• _The task_:
Quote the material below exactly as written, from the first line to the line that holds "self.socket = socket", endpoints included.

• _Supplied information_:
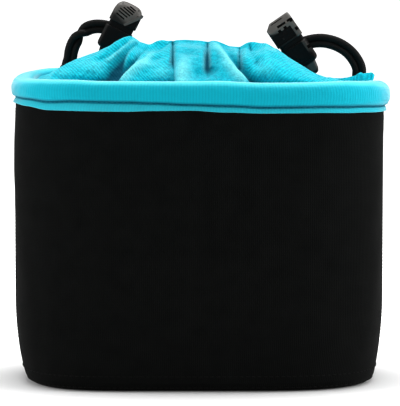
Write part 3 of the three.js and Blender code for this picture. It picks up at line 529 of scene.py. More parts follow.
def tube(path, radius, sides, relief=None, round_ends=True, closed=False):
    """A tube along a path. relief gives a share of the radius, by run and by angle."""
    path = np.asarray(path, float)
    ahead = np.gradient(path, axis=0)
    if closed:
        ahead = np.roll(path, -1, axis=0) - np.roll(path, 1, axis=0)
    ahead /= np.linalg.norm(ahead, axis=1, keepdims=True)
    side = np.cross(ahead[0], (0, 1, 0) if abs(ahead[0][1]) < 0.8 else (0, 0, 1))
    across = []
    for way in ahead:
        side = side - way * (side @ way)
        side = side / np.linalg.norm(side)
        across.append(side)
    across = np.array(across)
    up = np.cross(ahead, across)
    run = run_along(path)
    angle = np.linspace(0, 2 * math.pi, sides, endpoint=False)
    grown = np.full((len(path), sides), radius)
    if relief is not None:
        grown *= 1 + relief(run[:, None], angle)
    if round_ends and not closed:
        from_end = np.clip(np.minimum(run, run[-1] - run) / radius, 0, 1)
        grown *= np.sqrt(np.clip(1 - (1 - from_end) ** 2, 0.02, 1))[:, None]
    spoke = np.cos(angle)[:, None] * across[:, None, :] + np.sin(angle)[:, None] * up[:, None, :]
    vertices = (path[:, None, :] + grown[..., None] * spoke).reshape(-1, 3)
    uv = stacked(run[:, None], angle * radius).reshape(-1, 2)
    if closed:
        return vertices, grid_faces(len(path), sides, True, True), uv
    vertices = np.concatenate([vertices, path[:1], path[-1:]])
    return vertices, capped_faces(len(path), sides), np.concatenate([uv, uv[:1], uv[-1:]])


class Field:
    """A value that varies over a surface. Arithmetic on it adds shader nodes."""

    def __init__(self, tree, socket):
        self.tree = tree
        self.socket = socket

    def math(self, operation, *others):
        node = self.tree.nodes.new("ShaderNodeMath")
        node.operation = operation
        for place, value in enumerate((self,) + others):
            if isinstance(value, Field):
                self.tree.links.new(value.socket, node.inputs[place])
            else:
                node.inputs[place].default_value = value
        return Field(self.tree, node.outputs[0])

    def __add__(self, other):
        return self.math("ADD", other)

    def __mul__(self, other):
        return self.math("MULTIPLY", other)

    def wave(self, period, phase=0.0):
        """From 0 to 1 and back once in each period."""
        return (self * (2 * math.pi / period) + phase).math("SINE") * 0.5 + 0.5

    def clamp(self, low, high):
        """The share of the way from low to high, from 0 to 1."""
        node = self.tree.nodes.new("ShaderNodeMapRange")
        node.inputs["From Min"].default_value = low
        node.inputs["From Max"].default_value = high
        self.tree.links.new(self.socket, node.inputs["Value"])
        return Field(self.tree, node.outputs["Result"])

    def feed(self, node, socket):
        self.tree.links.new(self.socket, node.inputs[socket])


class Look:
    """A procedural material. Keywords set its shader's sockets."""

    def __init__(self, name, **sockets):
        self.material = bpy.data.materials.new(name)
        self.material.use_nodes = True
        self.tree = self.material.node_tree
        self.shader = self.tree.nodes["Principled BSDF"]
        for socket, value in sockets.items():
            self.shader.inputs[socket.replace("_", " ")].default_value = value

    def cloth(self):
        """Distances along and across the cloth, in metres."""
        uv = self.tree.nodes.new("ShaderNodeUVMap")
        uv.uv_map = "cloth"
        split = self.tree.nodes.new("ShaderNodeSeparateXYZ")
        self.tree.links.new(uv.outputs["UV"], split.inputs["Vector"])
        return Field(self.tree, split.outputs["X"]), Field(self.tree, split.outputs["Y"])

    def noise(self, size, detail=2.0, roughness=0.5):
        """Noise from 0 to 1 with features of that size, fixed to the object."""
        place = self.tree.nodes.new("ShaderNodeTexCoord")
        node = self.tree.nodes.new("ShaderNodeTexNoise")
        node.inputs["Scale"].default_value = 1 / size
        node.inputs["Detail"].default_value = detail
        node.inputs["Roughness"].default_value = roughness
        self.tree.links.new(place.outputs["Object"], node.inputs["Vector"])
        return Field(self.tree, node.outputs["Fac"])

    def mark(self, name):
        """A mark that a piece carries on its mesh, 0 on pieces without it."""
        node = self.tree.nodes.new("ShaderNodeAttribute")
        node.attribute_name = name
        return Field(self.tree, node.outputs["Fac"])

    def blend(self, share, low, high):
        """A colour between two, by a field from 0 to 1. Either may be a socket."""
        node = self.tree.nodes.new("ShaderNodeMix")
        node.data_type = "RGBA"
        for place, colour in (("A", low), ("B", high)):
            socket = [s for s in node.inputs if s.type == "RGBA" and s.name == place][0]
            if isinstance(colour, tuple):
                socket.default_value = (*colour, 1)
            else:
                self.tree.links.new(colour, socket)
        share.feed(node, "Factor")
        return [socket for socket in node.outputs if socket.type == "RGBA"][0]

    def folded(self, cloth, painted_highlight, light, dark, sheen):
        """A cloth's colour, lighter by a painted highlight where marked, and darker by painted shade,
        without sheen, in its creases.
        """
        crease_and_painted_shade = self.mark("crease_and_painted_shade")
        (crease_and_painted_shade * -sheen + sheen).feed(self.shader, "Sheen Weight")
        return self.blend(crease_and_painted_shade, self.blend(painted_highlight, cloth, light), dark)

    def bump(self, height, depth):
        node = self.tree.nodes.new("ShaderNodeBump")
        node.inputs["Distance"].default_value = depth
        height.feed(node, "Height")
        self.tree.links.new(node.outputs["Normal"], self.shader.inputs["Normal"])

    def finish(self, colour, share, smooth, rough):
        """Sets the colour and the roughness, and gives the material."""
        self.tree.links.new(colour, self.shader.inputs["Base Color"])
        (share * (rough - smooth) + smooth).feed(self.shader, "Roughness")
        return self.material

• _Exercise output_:
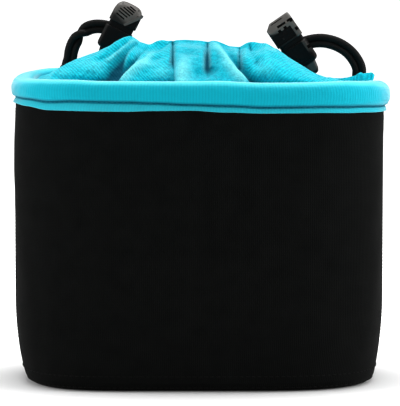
Write part 3 of the three.js and Blender code for this picture. It picks up at line 529 of scene.py. More parts follow.
def tube(path, radius, sides, relief=None, round_ends=True, closed=False):
    """A tube along a path. relief gives a share of the radius, by run and by angle."""
    path = np.asarray(path, float)
    ahead = np.gradient(path, axis=0)
    if closed:
        ahead = np.roll(path, -1, axis=0) - np.roll(path, 1, axis=0)
    ahead /= np.linalg.norm(ahead, axis=1, keepdims=True)
    side = np.cross(ahead[0], (0, 1, 0) if abs(ahead[0][1]) < 0.8 else (0, 0, 1))
    across = []
    for way in ahead:
        side = side - way * (side @ way)
        side = side / np.linalg.norm(side)
        across.append(side)
    across = np.array(across)
    up = np.cross(ahead, across)
    run = run_along(path)
    angle = np.linspace(0, 2 * math.pi, sides, endpoint=False)
    grown = np.full((len(path), sides), radius)
    if relief is not None:
        grown *= 1 + relief(run[:, None], angle)
    if round_ends and not closed:
        from_end = np.clip(np.minimum(run, run[-1] - run) / radius, 0, 1)
        grown *= np.sqrt(np.clip(1 - (1 - from_end) ** 2, 0.02, 1))[:, None]
    spoke = np.cos(angle)[:, None] * across[:, None, :] + np.sin(angle)[:, None] * up[:, None, :]
    vertices = (path[:, None, :] + grown[..., None] * spoke).reshape(-1, 3)
    uv = stacked(run[:, None], angle * radius).reshape(-1, 2)
    if closed:
        return vertices, grid_faces(len(path), sides, True, True), uv
    vertices = np.concatenate([vertices, path[:1], path[-1:]])
    return vertices, capped_faces(len(path), sides), np.concatenate([uv, uv[:1], uv[-1:]])


class Field:
    """A value that varies over a surface. Arithmetic on it adds shader nodes."""

    def __init__(self, tree, socket):
        self.tree = tree
        self.socket = socket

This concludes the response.